Performance wise the leads do an admirable job in keeping things on track, playing with the right degree of solemnity and playfulness when called for. Tom Hiddleston is perfect, his electric smile inviting while his frayed but proper clothing belying his purported status, a fallen aristocrat trying to make his way back up on top. I'm usually not a big fan of Jessica Chastain but she does a mighty fine Mrs. Danvers in this work, providing a chilly exterior and a broiling inner rage. Charlie Hunnam is dashing as a doctor on a mission to save, while Deadwood's Jim Beaver is his usual gruff excellence as a new world industrialist.
This film rests primarily on the shoulders of its real protagonist Edith Cushing, played by Mia Wasikowska, and it's this inversion of the regular gender roles for films of the Gothic Romance that gives the film much of its joy. It's the way that Edith's journey evolves that sets the film apart from mere homage, and without giving too much away the film very much echoes other contemporary films that are taking action or horror tropes and dismissing the need for a damsel to be merely in distress.
Screened with Laser Projected IMAX the film truly astonishes, with the details of period Buffalo, NY through to the vaulted ceilings and womb-like caverns in the English countryside.
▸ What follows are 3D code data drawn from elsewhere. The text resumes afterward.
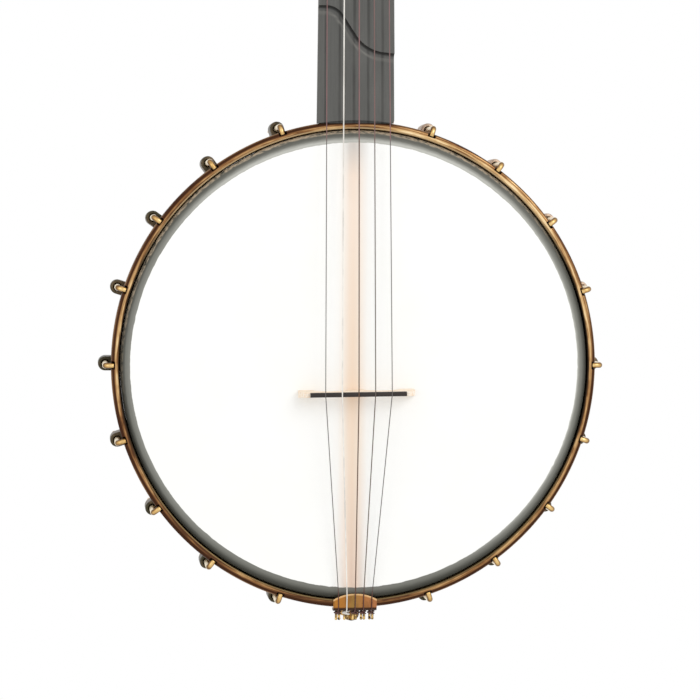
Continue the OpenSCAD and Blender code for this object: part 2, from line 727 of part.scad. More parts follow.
// Edge of the scoop, from the bass side to the treble side: bend, straight stretch, bend
// and a last stretch that still leans
function scoop_edge() = let (
    start_x = -bass_pot + 6,
    a = scoop_angle,
    last = 6,
    p1 = [start_x + scoop_bend_bass * sin(a), scoop_bass - scoop_bend_bass * (1 - cos(a))],
    p2 = p1 + scoop_straight * [cos(a), -sin(a)],
    mid = p2 + scoop_bend_treble * [sin(a), cos(a)])
    concat([[-bass_pot - 5, scoop_bass]],
        [for (i = [0:8]) let (b = a * i / 8)
            [start_x + scoop_bend_bass * sin(b), scoop_bass - scoop_bend_bass * (1 - cos(b))]],
        [for (i = [0:10]) let (b = lerp(a, last, i / 10)) mid - scoop_bend_treble * [sin(b), cos(b)]],
        [[treble_pot + 5, mid[1] - scoop_bend_treble * cos(last)
            - (treble_pot + 5 - mid[0] + scoop_bend_treble * sin(last)) * tan(last)]]);

BOARD_YS = concat([-12, 0, step_y], [for (i = [1:8]) step_y + step_len * i / 8], [board_len]);

module fingerboard() {
    n = len(BOARD_YS) - 1;
    color("#55565a") difference() {
        at_board() translate([0, 0, -board_t + seat]) linear_extrude(board_t - seat) polygon(concat(
            [for (y = BOARD_YS) [treble_x(y), y]], [for (i = [n:-1:0]) [bass_x(BOARD_YS[i]), BOARD_YS[i]]]));
        front() cylinder(r = joint_y, h = 2 * rim_depth, $fn = ring_fn);
        at_board() translate([0, 0, -scoop_depth]) linear_extrude(2 * scoop_depth)
            polygon(concat([[-bass_pot - 5, -treble_pot]], scoop_edge(), [[treble_pot + 5, -treble_pot]]));
        at_board() translate([-fifth_x, fifth_y, -3]) cylinder(d = 3 + 2 * seat, h = 4, $fn = 24);
    }
}

module nut() {
    top = nut_action + string_thick / 2;
    color("#efe6cf") at_board() difference() {
        translate([-bass_nut, board_len + seat, -board_t + seat])
            cube([bass_nut + treble_nut, nut_t - 2 * seat, board_t + top]);
        translate([-bass_nut - over, board_len + nut_t, top - 1.2]) rotate([30, 0, 0])
            cube([wide, nut_t, nut_t]);
        for (i = [0:3]) let (slot_w = STRING_D[i] + 2 * seat)
            translate([STRING_SIDE[i] * nut_space, board_len + nut_t / 2, nut_action]) rotate([90, 0, 0]) {
                cylinder(d = slot_w, h = 2 * nut_t, center = true, $fn = 24);
                translate([0, 2, 0]) cube([slot_w, 4, 2 * nut_t], center = true);
            }
    }
}

module fifth_nut() {
    color("#efe6cf") at_board() translate([-fifth_x, fifth_y, 0]) difference() {
        translate([0, 0, -3 + seat]) cylinder(d = 3, h = 3 + nut_action + string_thin, $fn = 24);
        translate([0, 0, nut_action + 2]) cube([string_thin + 2 * seat, 6, 4 + string_thin], center = true);
    }
}

// Half width of the peghead at y from the nut, up to its crown
function peghead_edge(y) =
    y < wide_y ? lerp((treble_nut + bass_nut) / 2, peghead_half - 2, smooth(y / wide_y)) :
    y < waist_y ? lerp(peghead_half - 2, waist_half, smooth((y - wide_y) / (waist_y - wide_y))) :
    lerp(waist_half, peghead_half, smooth((y - waist_y) / (crown_y - waist_y)));

// Curve of the crown, at x from the centreline
function crown_at(x) = crown_y + (peghead_len - crown_y) * (0.5 + 0.5 * cos(180 * x / peghead_half));

module peghead_outline() {
    steps = 16;
    edge = [for (i = [0:steps]) let (y = crown_y * i / steps) [peghead_edge(y), y]];
    crown = [for (i = [steps - 1:-1:0]) let (x = peghead_half * i / steps) [x, crown_at(x)]];
    right = concat(edge, crown);
    n = len(right) - 2;
    polygon(concat(right, [for (i = [n:-1:0]) [-right[i][0], right[i][1]]]));
}

module peghead_slab(back, thick) {
    difference() {
        at_peghead() translate([0, 0, -back]) linear_extrude(thick) union() {
            peghead_outline();
            translate([-(treble_nut + bass_nut) / 2, -6]) square([treble_nut + bass_nut, 6 + 0.01]);
        }
        at_board() translate([-wide, board_len + nut_t - wide + seat, -wide])
            cube([2 * wide, wide, 2 * wide]);
        for (i = [0:3]) at_tuner(i) translate([0, 0, -plate_back - over])
            cylinder(d = sleeve_d + 2 * seat, h = plate_back + 2 * over);
    }
}

module peghead() { color("#b97f45") peghead_slab(plate_back, peghead_t); }

module peghead_overlay() { color("#3c3c3f") peghead_slab(overlay_t - seat, overlay_t - seat); }

module tuner_housings() {
    color("#b8b4a8") for (i = [0:3]) at_tuner(i) difference() {
        union() {
            translate([0, 0, -plate_back - seat - housing_len]) cylinder(d = housing_d, h = housing_len);
            translate([0, 0, -plate_back - seat - 1.5]) cylinder(d = housing_d + 1.5, h = 1.5);
            translate([0, 0, -plate_back - 1]) cylinder(d = sleeve_d, h = plate_back + 1 + collar_t - 1);
        }
        translate([0, 0, post_low - part_gap]) cylinder(d = post_d + 2 * run, h = 2 * plate_back);
        translate([0, 0, -plate_back - housing_len - over]) cylinder(d = shaft_d + 2 * run, h = 7 + over);
    }
}

module tuner_collars() {
    collar_w = sleeve_d + 5;
    color("#cfae62") for (i = [0:3]) at_tuner(i) difference() {
        union() {
            translate([0, 0, seat]) cylinder(d = collar_w, h = 1);
            translate([0, 0, 1]) cylinder(d = collar_w, h = collar_t - 1, $fn = 6);
        }
        translate([0, 0, -over]) cylinder(d = sleeve_d + 2 * seat, h = collar_t + 2 * over);
    }
}

// Post that takes the string, with a waist for the winding and a rounded top
module string_post(d, low, high, waist_low, waist_len, waist_r) {
    r = d / 2;
    waist_high = waist_low + waist_len;
    rotate_extrude() polygon([[0, low], [r, low], [r, waist_low - 0.6], [waist_r, waist_low],
        [waist_r, waist_high], [r, waist_high + 0.6], [r, high - 0.8], [r - 0.8, high], [0, high]]);
}

module tuner_post(i) {
    color("#cfae62") at_tuner(i)
        string_post(post_d, post_low, post_h, wind_z - 0.4, wind_len + 0.8, post_waist);
}

// Turns of string round a post
module turns(d, r, turns_len) {
    count = floor(turns_len / d);
    rotate_extrude() difference() {
        translate([r + seat, 0]) square([d, count * d]);
        for (k = [0:count]) translate([r + seat + d, k * d]) rotate(45) square(d * 0.3, center = true);
    }
}

module winding(i) {
    color("#8a5a48") at_tuner(i) translate([0, 0, wind_z]) turns(STRING_D[i], post_waist, wind_len);
}

// Button on its shaft, z out of the housing: a round form with two flat cheeks
module button_form(shaft_low) {
    foot = button_gap + ferrule_len;
    r = button_w / 2;
    half_form = [for (a = [-60:12:60])
        [r * (0.42 + 0.58 * pow(cos(a), 0.8)), foot + button_len * (0.5 + 0.5 * sin(a) / sin(60))]];
    translate([0, 0, shaft_low]) cylinder(d = shaft_d, h = foot + 4 - shaft_low);
    translate([0, 0, button_gap]) cylinder(d = 8.6, h = ferrule_len);
    intersection() {
        rotate_extrude() polygon(concat([[0, foot]], half_form, [[0, foot + button_len]]));
        cube([3 * r, button_t, 4 * button_len], center = true);
    }
}

module at_button(i) {
    at_tuner(i) translate([0, 0, -plate_back - seat - housing_len]) rotate([180, 0, 0]) children();
}

module tuner_button(i) { color("#ece0c4") at_button(i) button_form(-6); }

module button_end_screw() {
    translate([0, 0, button_gap + ferrule_len + button_len + seat]) cylinder(d = 5, h = 1.6);
}

module button_screw(i) { color("#cfae62") at_button(i) button_end_screw(); }

module fifth_peg_body() {
    housing_low = window_low + window_len;
    color("#b8b4a8") at_fifth() difference() {
        union() {
            translate([0, 0, -peg_shank_len]) cylinder(d = peg_shank_d, h = peg_shank_len + 1);
            translate([0, 0, 0.2]) cylinder(d = fifth_d, h = housing_low + peg_housing_len - 0.2);
        }
        // window that bares the post, open toward the fingerboard and the head
        translate([0, 0, window_low]) cylinder(d = fifth_d - 3, h = window_len);
        translate([-2.4, -fifth_d, window_low]) cube([fifth_d, fifth_d + 2.4, window_len]);
        translate([0, 0, -4]) cylinder(d = fifth_post_d + 2 * run, h = housing_low + 6);
        translate([0, 0, housing_low + peg_housing_len - 5]) cylinder(d = shaft_d + 2 * run, h = 6);
    }
}

module fifth_post() {
    color("#cfae62") at_fifth() string_post(fifth_post_d, -3.6, window_low + window_len + 1.6,
        window_low + 2, wind_len, fifth_post_d / 2 - 0.4);
}

module fifth_winding() {
    color("#8a5a48") at_fifth() translate([0, 0, window_low + 2])
        turns(string_thin, fifth_post_d / 2 - 0.4, wind_len - 0.4);
}

module at_fifth_button() {
    at_fifth() translate([0, 0, window_low + window_len + peg_housing_len]) children();
}

module fifth_button() { color("#ece0c4") at_fifth_button() button_form(-4.6); }

module fifth_button_screw() { color("#cfae62") at_fifth_button() button_end_screw(); }

// Points in the pot's frame, from the neck's and the peghead's own frames
function from_board(p) = [p[0], joint_y + p[1] * cos(neck_angle) + p[2] * sin(neck_angle),
    board_z - p[1] * sin(neck_angle) + p[2] * cos(neck_angle)];
function from_peghead(p) = from_board([nut_mid + p[0],
    board_len + nut_t + p[1] * cos(peghead_angle) + p[2] * sin(peghead_angle),
    -peghead_drop - p[1] * sin(peghead_angle) + p[2] * cos(peghead_angle)]);

// A string's route from its prongs to the bridge, the same for all five
function tail_route(i) = let (
    r = STRING_D[i] / 2 + seat,
    x = STRING_SIDE[i] * tail_space,
    lift = (plate_out - plate_in) * sin(plate_tilt),
    side = STRING_SIDE[i])
    [[x, -plate_out - tail_t - prong_len * 0.3, prong_z + prong_pair * 0.33],
        [x, -plate_out - tail_t - r, plate_base - tail_bend * 0.6],
        [x, -plate_out - r, plate_base + tail_t + r],
        [x, -plate_in - 1, plate_base + tail_t + lift + r],
        [side * bridge_space * cos(bridge_turn), bridge_y + side * bridge_space * sin(bridge_turn),
            bridge_top]];

// Strings 1 to 4 run from the bridge over the nut to the inner side of their posts
function long_string(i) = let (
    x = STRING_SIDE[i] * nut_space,
    out = TUNERS[i][0],
    wind_r = post_waist + seat + STRING_D[i] + part_gap + STRING_D[i] / 2)
    concat(tail_route(i), [
        from_board([x, board_len + seat, nut_action]),
        from_board([x, board_len + nut_t * 0.75, nut_action - 0.1]),
        from_peghead([out * (tuner_x - wind_r), TUNERS[i][1], wind_z + wind_len / 2])]);

// The fifth string ends at the peg on the neck's side
function fifth_string() = let (
    edge = bass_x(peg_y))
    concat(tail_route(4), [
        from_board([-fifth_x, fifth_y - 1.4, nut_action]),
        from_board([-fifth_x, fifth_y + 1.4, nut_action - 0.1]),
        from_board([edge - 0.9, peg_y - 4.4, 0.2]),
        from_board([edge - window_low - 3, peg_y - fifth_post_d / 2 - 0.9, peg_z])]);

STRING_COLOURS = ["#77706c", "#6d4a3c", "#7a4034", "#f2efe6", "#77706c"];

module string(i) {
    color(STRING_COLOURS[i]) front() cord(i < 4 ? long_string(i) : fifth_string(), STRING_D[i]);
}

rim();
tone_ring();
head();
flesh_hoop();
tension_hoop();
hooks();
hook_nuts();
shoes();
shoe_screws();
dowel_stick();
neck_brace();
brace_screw();
end_bolt();
tail_bracket();
tailpiece();
tail_bolt();
tail_bolt_nut();
bridge();
bridge_cap();
neck();
heel_cap();
fingerboard();
nut();
fifth_nut();
peghead();
peghead_overlay();
string(0);  // string_1
string(1);  // string_2
string(2);  // string_3
string(3);  // string_4
string(4);  // string_5
tuner_housings();
tuner_collars();
tuner_post(0);  // post_1
tuner_post(1);  // post_2
tuner_post(2);  // post_3
tuner_post(3);  // post_4
winding(0);  // winding_1
winding(1);  // winding_2
winding(2);  // winding_3
winding(3);  // winding_4
tuner_button(0);  // button_1
tuner_button(1);  // button_2
tuner_button(2);  // button_3
tuner_button(3);  // button_4
button_screw(0);  // button_screw_1
button_screw(1);  // button_screw_2
button_screw(2);  // button_screw_3
button_screw(3);  // button_screw_4
fifth_peg_body();
fifth_post();
fifth_winding();
fifth_button();
fifth_button_screw();
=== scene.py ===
"""Dresses an open-back five-string banjo: finished pieces, finishes, lamps and a camera.

All lengths are metres in the frame's own axes: +Z runs up the neck, the head faces -Y and
+X is the treble side. The origin is the centre of the rim's back face.
"""

import json
import math

import bmesh
import bpy
from bpy.props import FloatProperty, FloatVectorProperty, IntProperty, PointerProperty
from mathutils import Matrix, Vector


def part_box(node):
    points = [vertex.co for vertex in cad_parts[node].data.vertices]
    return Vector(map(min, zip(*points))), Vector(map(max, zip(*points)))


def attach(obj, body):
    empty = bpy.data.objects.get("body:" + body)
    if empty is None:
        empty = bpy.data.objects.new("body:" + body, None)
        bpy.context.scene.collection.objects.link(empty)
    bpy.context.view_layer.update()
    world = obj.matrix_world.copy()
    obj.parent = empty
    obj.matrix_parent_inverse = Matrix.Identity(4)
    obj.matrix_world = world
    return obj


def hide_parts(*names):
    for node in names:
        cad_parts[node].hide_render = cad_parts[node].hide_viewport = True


bl_info = {
    "name": "Open-back banjo",
    "version": (1, 0, 0),
    "blender": (4, 5, 0),
    "location": "3D View > Sidebar > Banjo",
    "description": "Builds and finishes an open-back five-string banjo",
    "category": "Add Mesh",
}

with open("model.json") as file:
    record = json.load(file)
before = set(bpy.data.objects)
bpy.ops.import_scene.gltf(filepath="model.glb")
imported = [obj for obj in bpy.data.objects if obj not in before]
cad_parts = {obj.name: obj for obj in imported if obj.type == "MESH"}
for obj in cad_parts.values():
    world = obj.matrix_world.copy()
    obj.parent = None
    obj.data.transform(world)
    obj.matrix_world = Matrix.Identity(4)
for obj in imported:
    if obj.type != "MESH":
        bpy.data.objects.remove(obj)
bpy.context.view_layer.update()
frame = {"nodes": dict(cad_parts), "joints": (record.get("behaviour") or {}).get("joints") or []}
BODY = "banjo"
MM = 0.001
TAU = 2 * math.pi
CLEAR = 0.05 * MM       # left between pieces that are screwed or pressed together
MERGE = 1e-6            # points nearer than this are one point
ROUND = 240             # sides of the head and of the hoops

# The pot's frame in the frame's axes: x right, y up the neck and z out of the head
POT = Matrix(((1, 0, 0, 0), (0, 0, -1, 0), (0, 1, 0, 0), (0, 0, 0, 1)))


def low(node, axis):
    """Lowest place of a CAD node along an axis of the frame."""
    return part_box(node)[0][axis]


def high(node, axis):
    """Highest place of a CAD node along an axis of the frame."""
    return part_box(node)[1][axis]


def joint_of(name):
    """A joint of the frame, by its name."""
    return next(joint for joint in frame["joints"] if joint["name"] == name)


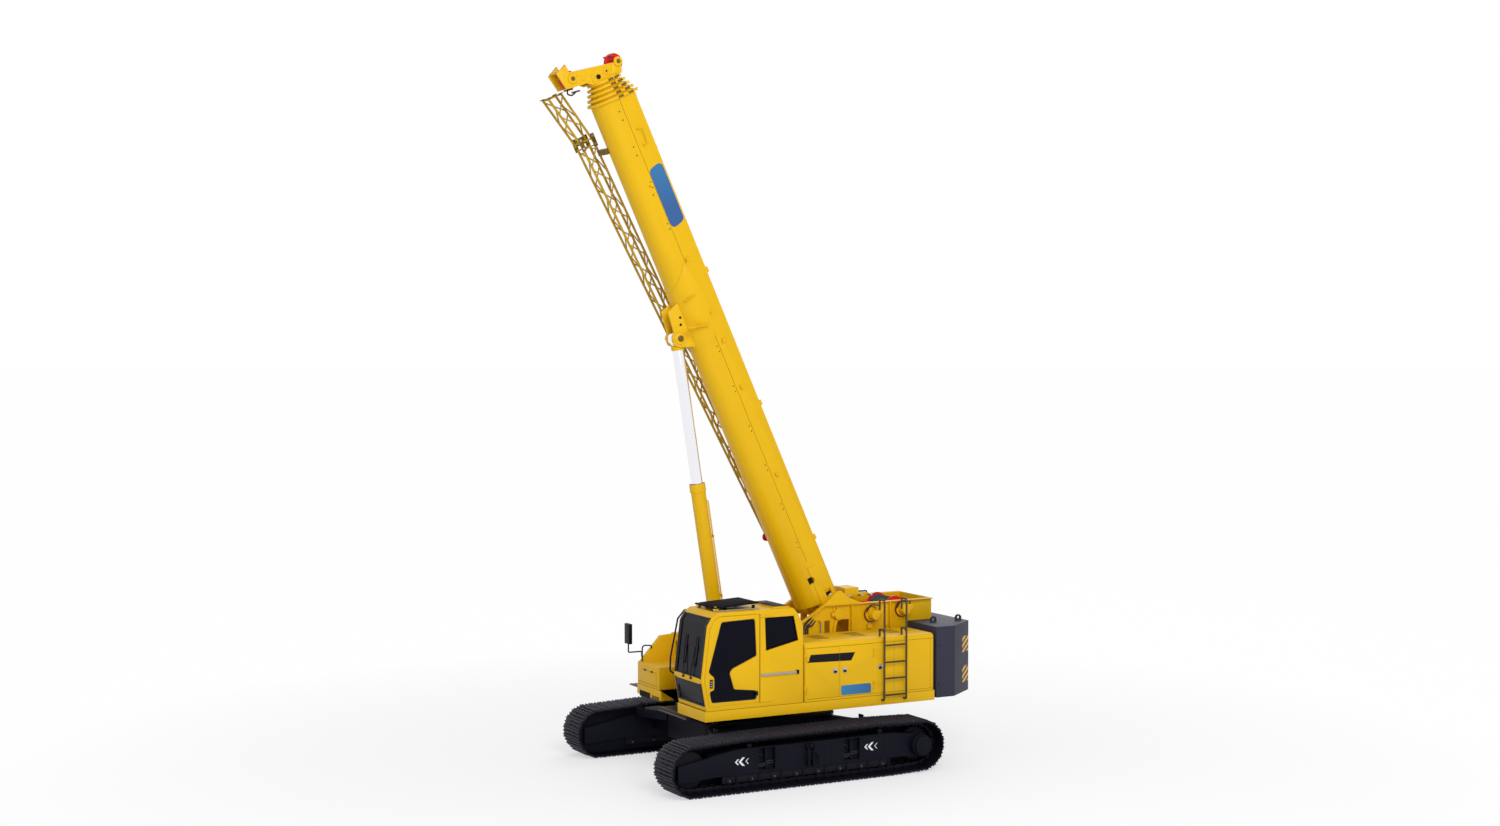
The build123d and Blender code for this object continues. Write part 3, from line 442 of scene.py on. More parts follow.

One visually gets drawn into the long hallways and decaying walls, the edifice feeling very much like a thing decaying in the same way as the ghosts that inhabit those spaces. The bloody titular colour is used in very pleasing ways, including a particularly Freudian womb-like cellar where a significant altercation occurs.
So while Crimson Peak may not be for everyone, those amenable to its charms will be completely smitten. For audiences unafraid of a bit of ultraviolence mixed in with heightened romance, all wrapped up in a puzzlebox of exquisite design, they're in for a treat. For those bestowed with patience to let the film unfold, and are unfazed at needing to do a bit of work to truly understand the deep references and connections that del Toro is making with the work (ie., see Rebecca again!), they're in for one of the most unique and rewarding films of the year.